Entries with model source code
[start]

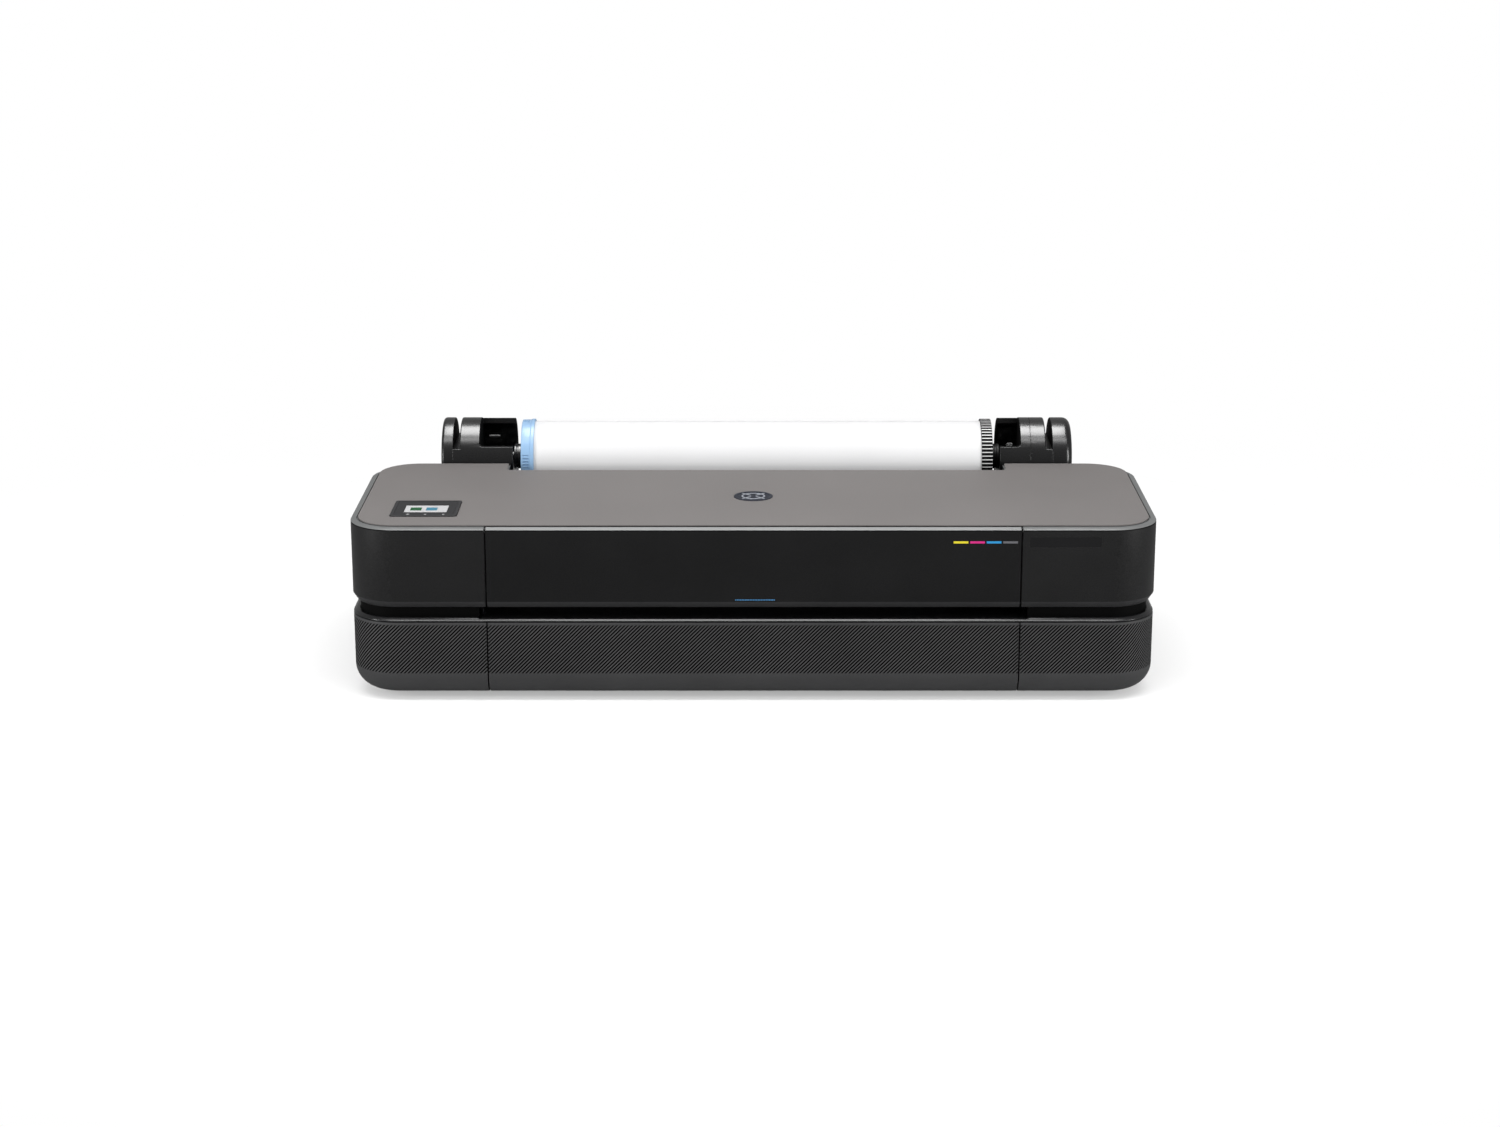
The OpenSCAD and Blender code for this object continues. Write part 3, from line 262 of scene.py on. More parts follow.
# ---------------------------------------------------------------- materials
class Nodes:
    """Short way to add nodes and links to one material."""

    def __init__(self, name):
        self.material = bpy.data.materials.new(name)
        self.material.use_nodes = True
        self.tree = self.material.node_tree
        self.bsdf = self.tree.nodes["Principled BSDF"]
        self.place = self.add("ShaderNodeTexCoord").outputs["Object"]

    def add(self, kind, **settings):
        node = self.tree.nodes.new(kind)
        for key, value in settings.items():
            setattr(node, key, value)
        return node

    def link(self, source, target):
        self.tree.links.new(source, target)

    def put(self, value, target):
        if isinstance(value, bpy.types.NodeSocket):
            self.link(value, target)
        else:
            target.default_value = value

    def noise(self, scale, detail=2.0, rough=0.5, stretch=None):
        node = self.add("ShaderNodeTexNoise")
        place = self.place
        if stretch:
            mapping = self.add("ShaderNodeMapping")
            mapping.inputs["Scale"].default_value = stretch
            self.link(place, mapping.inputs["Vector"])
            place = mapping.outputs["Vector"]
        self.link(place, node.inputs["Vector"])
        node.inputs["Scale"].default_value = scale
        node.inputs["Detail"].default_value = detail
        node.inputs["Roughness"].default_value = rough
        return node.outputs["Fac"]

    def math(self, operation, a, b=0.0, clamp=False):
        node = self.add("ShaderNodeMath", operation=operation, use_clamp=clamp)
        self.put(a, node.inputs[0])
        self.put(b, node.inputs[1])
        return node.outputs[0]

    def spread(self, value, low, high, a=0.25, b=0.75):
        """Maps value from a..b to low..high."""
        node = self.add("ShaderNodeMapRange")
        self.put(value, node.inputs["Value"])
        for key, number in (("From Min", a), ("From Max", b), ("To Min", low), ("To Max", high)):
            node.inputs[key].default_value = number
        return node.outputs["Result"]

    def mix(self, factor, a, b):
        node = self.add("ShaderNodeMix", data_type="RGBA")
        self.put(factor, node.inputs["Factor"])
        for value, socket in ((a, node.inputs[6]), (b, node.inputs[7])):
            self.put(value if isinstance(value, bpy.types.NodeSocket) else (*value, 1.0), socket)
        return node.outputs[2]

    def scaled(self, colour, factor):
        """Colour times a factor; either may be a socket."""
        node = self.add("ShaderNodeVectorMath", operation="SCALE")
        self.put(colour, node.inputs[0])
        self.put(factor, node.inputs["Scale"])
        return node.outputs[0]

    def bump(self, height, distance, strength=1.0, normal=None):
        node = self.add("ShaderNodeBump")
        self.put(strength, node.inputs["Strength"])
        node.inputs["Distance"].default_value = distance
        self.link(height, node.inputs["Height"])
        if normal is not None:
            self.link(normal, node.inputs["Normal"])
        return node.outputs["Normal"]


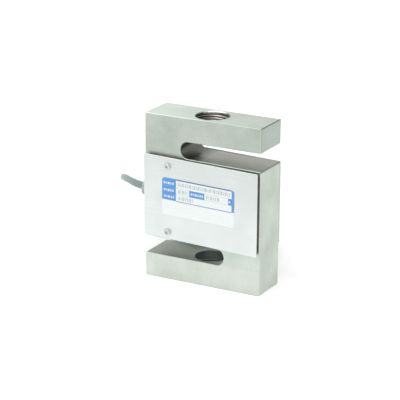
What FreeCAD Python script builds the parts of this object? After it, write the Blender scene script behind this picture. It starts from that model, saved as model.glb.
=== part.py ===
import FreeCAD, Part

import math
import os

import Sketcher

# S type load cell, in millimetres.
# The origin is on the load axis in the bottom face, +X points away from the cable gland,
# -Y is the labelled front and +Z points up.

driving = {
    # body
    "bodyWidth": 76.2,
    "bodyDepth": 25.4,
    "bodyHeight": 101.6,
    "armThickness": 14.6,  # of each arm, between its outer face and its slot
    "slotGap": 11.05,  # at the open end of each slot
    "slotTaper": 1.1,  # degrees, the slots narrow towards their round ends
    "slotWall": 23.6,  # metal beyond the round end of each slot
    "edgeBreak": 0.3,
    "threadRadius": 10.0,  # M20, over the threads
    "threadChamfer": 0.5,
    "threadRunout": 1.5,  # how far the tap comes out in the slot
    # gauge pockets, one from the front and one from the rear
    "webThickness": 4.0,
    "pocketRadius": 15.0,
    "bayReach": 30.0,  # from the load axis to the end of the wiring bay
    "bayHeight": 16.0,
    "bayCorner": 3.0,
    # cover plates and their gaskets
    "coverMargin": 0.8,  # from the body's sides
    "coverLean": 1.63,  # degrees, the top and bottom edges fall away from the gland
    "coverShiftZ": 0.45,  # from the middle of the body's height
    "coverThickness": 1.0,
    "coverCorner": 0.6,
    "coverEdgeBreak": 0.15,
    "gasketThickness": 2.0,
    "gasketSetback": 0.6,  # from the edges of the cover plate
    "gasketBorder": 7.0,  # above and below the window
    "gasketSideBorder": 4.5,
    "gasketCorner": 2.0,
    # cover screws, M2
    "screwSetback": 16.8,  # from the body's side that carries the gland
    "screwInset": 4.8,  # from the top and bottom edges of the cover plate, at its middle
    "screwRadius": 1.0,
    "screwDepth": 4.5,  # of the thread in the body
    "screwTipChamfer": 0.3,
    "screwHeadRadius": 2.0,
    "screwHeadHeight": 1.4,
    "screwHeadRim": 0.56,  # height of the head's upright side
    "screwClearance": 0.1,
    "recessSpan": 2.0,
    "recessWidth": 0.5,
    "recessDepth": 0.7,
    # rating label
    "labelWidth": 47.8,
    "labelHeight": 22.6,
    "labelShiftX": -1.0,  # from the load axis to the label's middle
    "labelShiftZ": 1.9,  # from the middle of the body's height
    "labelThickness": 0.12,
    "labelCorner": 1.8,
    # strain gauges and terminal board
    "gaugeLength": 6.0,
    "gaugeWidth": 3.6,
    "gaugeThickness": 0.2,
    "gaugeCorner": 0.45,
    "gaugeGap": 1.6,  # between the corners of two gauges
    "boardWidth": 9.0,
    "boardHeight": 12.0,
    "boardThickness": 1.0,
    "boardCorner": 0.75,
    "boardSetback": 17.5,  # from the load axis to the board's middle
    "resistorRadius": 0.8,
    "resistorLength": 4.0,
    "resistorPitch": 6.0,
    "resistorShift": 1.8,  # from the board's middle towards the gauges
    # cable gland, M8, its axis at mid-depth and mid-height
    "glandThreadRadius": 4.0,
    "glandThreadDepth": 6.0,
    "cableBoreRadius": 3.0,
    "cableBoreReach": 3.9,  # past the end of the wiring bay
    "glandClearance": 0.05,
    "washerRadius": 4.7,
    "washerThickness": 0.8,
    "acrossFlats": 9.0,
    "flangeThickness": 2.2,
    "spigotLength": 5.5,
    "stemWall": 0.55,
    "stemLength": 3.4,
    "nutGap": 0.2,  # between the nut and the flange, tightened
    "nutChamfer": 0.7,
    "nutConeAngle": 32.0,  # of the cone that takes the nut's corners off, from its end face
    "nutWall": 1.4,  # of the end wall that presses on the seal
    "nutMouthClearance": 0.6,
    "sealWall": 0.75,
    "sealLength": 2.4,
    # cable
    "cableRadius": 2.1,
    "jacketInside": 3.1,  # of the jacket inside the body
    "cableSpacing": 0.05,  # between the cable and what it lies on
    "coreRadius": 0.45,
    "coreOffset": 0.8,  # of each core from the cable's axis, both ways
    "gaugeWireRadius": 0.2,
    "solderGap": 0.02,
    # the length that is wound up
    "coilX": -21.5,
    "coilSetback": 4.2,  # from the rear cover plate
    "coilMeanRadius": 22.5,
    "coilColumns": 4,
    "coilLayers": 5,
    "tieThickness": 0.8,
    "tieWidth": 3.6,
    "tieClearance": 0.1,
    "tieHeadThickness": 2.6,
    "tieHeadHeight": 4.6,
    "tieHeadWidth": 5.0,
    "tieAngleLeft": 165.0,
    "tieAngleRight": 318.0,
}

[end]

> _Task details_: Pull out each line of the records holding the string "that".

> _Expected output_:
What FreeCAD Python script builds the parts of this object? After it, write the Blender scene script behind this picture. It starts from that model, saved as model.glb.
    "screwSetback": 16.8,  # from the body's side that carries the gland
    "nutConeAngle": 32.0,  # of the cone that takes the nut's corners off, from its end face
    "nutWall": 1.4,  # of the end wall that presses on the seal
    # the length that is wound up